Pues sí, mañana 10 de enero, cuando Nicolás Maduro, electo presidente de la República como producto de una farsa electoral perpetrada el 20 de mayo de 2018, se juramente ante el Tribunal Supremo de Justicia, tan ilegítimo como la espuria asamblea nacional constituyente, su situación será de mayor vulnerabilidad para gobernar al ser desconocido y repudiado por la comunidad democrática internacional, no solo por los países que integran el Grupo de Lima, que lo instó “a no asumir la presidencia y respetar las atribuciones de la Asamblea Nacional y transferirle provisionalmente el poder hasta que se realicen nuevas elecciones”.
El narcorrégimen, miope como siempre, contestó con insultos llamando al grupo “el cartel de Lima”; también el Parlamento Europeo, cuyo presidente Antonio Tajani fue enfático al salirle al paso a una noticia falsa, salida de los laboratorios del régimen y reiteró que no reconocen la dictadura de Maduro, que “Venezuela debe recuperar la libertad y la democracia con elecciones limpias”.
Se trata de un rechazo determinante y abrumador por parte de una comunidad internacional que se está ocupando de la trágica situación venezolana mediante los instrumentos de la diplomacia.
Así mismo, la Conferencia Episcopal Venezolana afirma que no tendremos un presidente legítimo el 10 de enero, porque su gobierno “ha causado un deterioro humano y social en la población y en las riquezas de la nación… por lo que su desempeño se ha hecho ilegítimo y moralmente inaceptable”.
A lo interno, la posición de Maduro no puede ser más escabrosa: atormentado por la deserción de algunas de sus fichas que huyen para incriminarlo en innumerables delitos, como genocidio, torturas, un sinnúmero de violaciones de los derechos humanos, corrupción, fraudes, narcotráfico, todo un cúmulo de crímenes por el cual será juzgado y condenado, y el miedo a poder ser asesinado, no necesariamente por el imperio, como se empeña en señalar, sino por alguien que pueda surgir de sus propios filas.
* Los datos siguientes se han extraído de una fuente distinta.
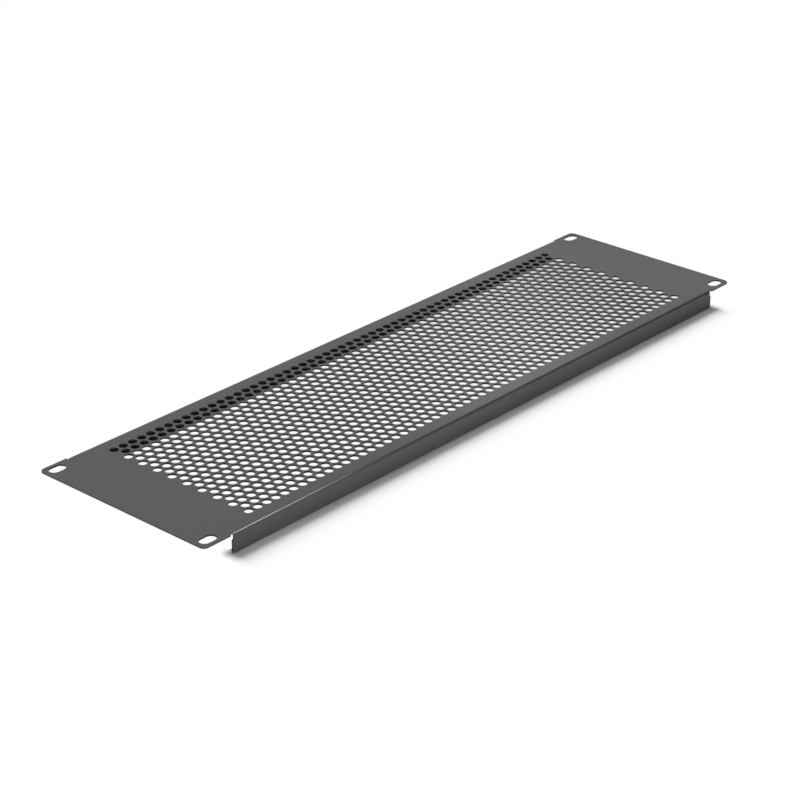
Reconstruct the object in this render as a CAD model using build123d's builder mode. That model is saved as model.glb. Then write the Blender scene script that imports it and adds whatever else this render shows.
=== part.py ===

En cuanto a la FANB, se encuentra absolutamente desmoralizada, priva un cuadro inédito con la deserción de miles de hombres que conforman la tropa profesional, con un alto porcentaje que se ha unido a la diáspora debido al hambre y la crisis social que afecta a sus familias, tanto como al resto de la población.
A veinte años de la fatídica y fracasada revolución bolivariana, la mayoría se aferra a una esperanza, como si mañana 10 de enero se produjera el milagro de la salida del dictador; lamentablemente no será así, pero sí se agudizará su calvario al sufrir un rechazo universal que va in crescendo a pasos acelerados.
Lo que se produce mañana, usurpación o vacío de poder, son disquisiciones jurídicas; para el resto de los ciudadanos de a pie hay un presidente de facto, sin legitimidad de origen cuya salida es cuestión de tiempo, no mucho, porque cada día que pase tiene menos oportunidad de mantenerse intocable y menos lugares adonde escapar con garantías y no ser entregado a la justicia internacional.
La promesa del nuevo presidente de la AN, Juan Guaidó, al anunciar un gobierno de transición ha llenado de ilusiones a quienes ansían el cambio, merece un voto de confianza, aunque será cuesta arriba lidiar con los dos vicepresidentes que integran la nueva directiva, que atienden a los intereses y dictámenes de Henry Ramos y Manuel Rosales, a quienes el país conoce muy bien por sus trayectorias y manipulaciones políticas, que han permitido prolongar la permanencia de un régimen tan execrable como el de Nicolás Maduro.